• What to work on: Repeat the entire listing exactly as written.

• Source excerpt:
__________

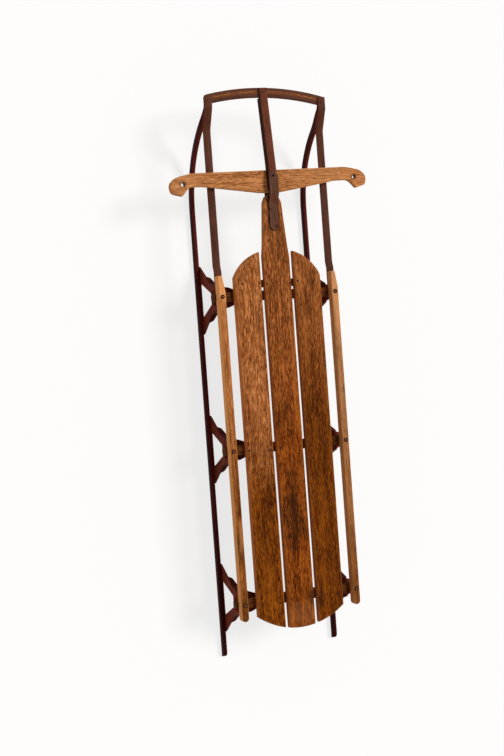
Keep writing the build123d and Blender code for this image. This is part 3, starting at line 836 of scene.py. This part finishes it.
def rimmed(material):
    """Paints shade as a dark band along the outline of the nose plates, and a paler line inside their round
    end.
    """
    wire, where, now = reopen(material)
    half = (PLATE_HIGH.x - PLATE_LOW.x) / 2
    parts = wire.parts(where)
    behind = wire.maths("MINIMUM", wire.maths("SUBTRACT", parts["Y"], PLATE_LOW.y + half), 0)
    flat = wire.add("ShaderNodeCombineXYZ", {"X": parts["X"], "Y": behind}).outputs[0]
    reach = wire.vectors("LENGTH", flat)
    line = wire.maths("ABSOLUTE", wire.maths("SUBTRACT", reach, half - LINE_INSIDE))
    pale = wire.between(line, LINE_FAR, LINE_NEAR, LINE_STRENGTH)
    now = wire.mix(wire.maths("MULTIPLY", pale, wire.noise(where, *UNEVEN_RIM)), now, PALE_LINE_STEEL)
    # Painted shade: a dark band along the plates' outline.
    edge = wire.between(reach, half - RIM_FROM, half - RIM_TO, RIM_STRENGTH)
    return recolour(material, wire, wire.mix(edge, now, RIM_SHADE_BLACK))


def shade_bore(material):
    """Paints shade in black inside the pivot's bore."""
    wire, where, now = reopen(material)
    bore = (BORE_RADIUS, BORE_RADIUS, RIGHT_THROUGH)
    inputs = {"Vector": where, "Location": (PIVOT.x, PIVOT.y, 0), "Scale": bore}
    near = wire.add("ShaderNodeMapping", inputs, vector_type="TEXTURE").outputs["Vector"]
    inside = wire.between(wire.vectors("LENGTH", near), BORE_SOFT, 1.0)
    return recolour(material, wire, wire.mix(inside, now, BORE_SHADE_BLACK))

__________

• Expected answer:
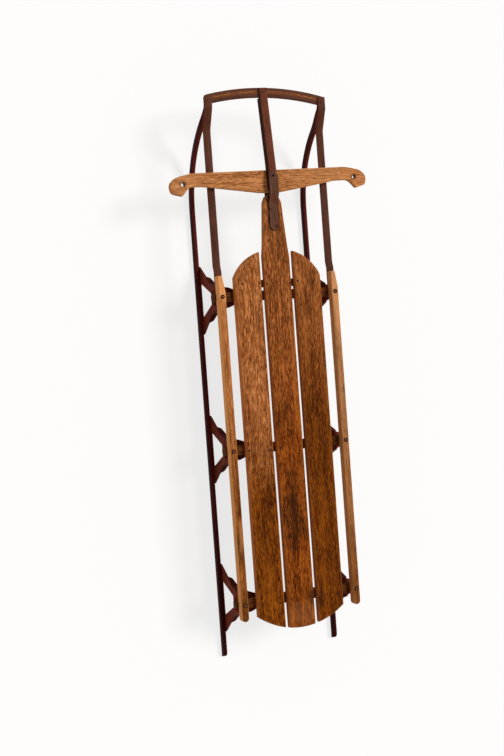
Keep writing the build123d and Blender code for this image. This is part 3, starting at line 836 of scene.py. This part finishes it.
def rimmed(material):
    """Paints shade as a dark band along the outline of the nose plates, and a paler line inside their round
    end.
    """
    wire, where, now = reopen(material)
    half = (PLATE_HIGH.x - PLATE_LOW.x) / 2
    parts = wire.parts(where)
    behind = wire.maths("MINIMUM", wire.maths("SUBTRACT", parts["Y"], PLATE_LOW.y + half), 0)
    flat = wire.add("ShaderNodeCombineXYZ", {"X": parts["X"], "Y": behind}).outputs[0]
    reach = wire.vectors("LENGTH", flat)
    line = wire.maths("ABSOLUTE", wire.maths("SUBTRACT", reach, half - LINE_INSIDE))
    pale = wire.between(line, LINE_FAR, LINE_NEAR, LINE_STRENGTH)
    now = wire.mix(wire.maths("MULTIPLY", pale, wire.noise(where, *UNEVEN_RIM)), now, PALE_LINE_STEEL)
    # Painted shade: a dark band along the plates' outline.
    edge = wire.between(reach, half - RIM_FROM, half - RIM_TO, RIM_STRENGTH)
    return recolour(material, wire, wire.mix(edge, now, RIM_SHADE_BLACK))


def shade_bore(material):
    """Paints shade in black inside the pivot's bore."""
    wire, where, now = reopen(material)
    bore = (BORE_RADIUS, BORE_RADIUS, RIGHT_THROUGH)
    inputs = {"Vector": where, "Location": (PIVOT.x, PIVOT.y, 0), "Scale": bore}
    near = wire.add("ShaderNodeMapping", inputs, vector_type="TEXTURE").outputs["Vector"]
    inside = wire.between(wire.vectors("LENGTH", near), BORE_SOFT, 1.0)
    return recolour(material, wire, wire.mix(inside, now, BORE_SHADE_BLACK))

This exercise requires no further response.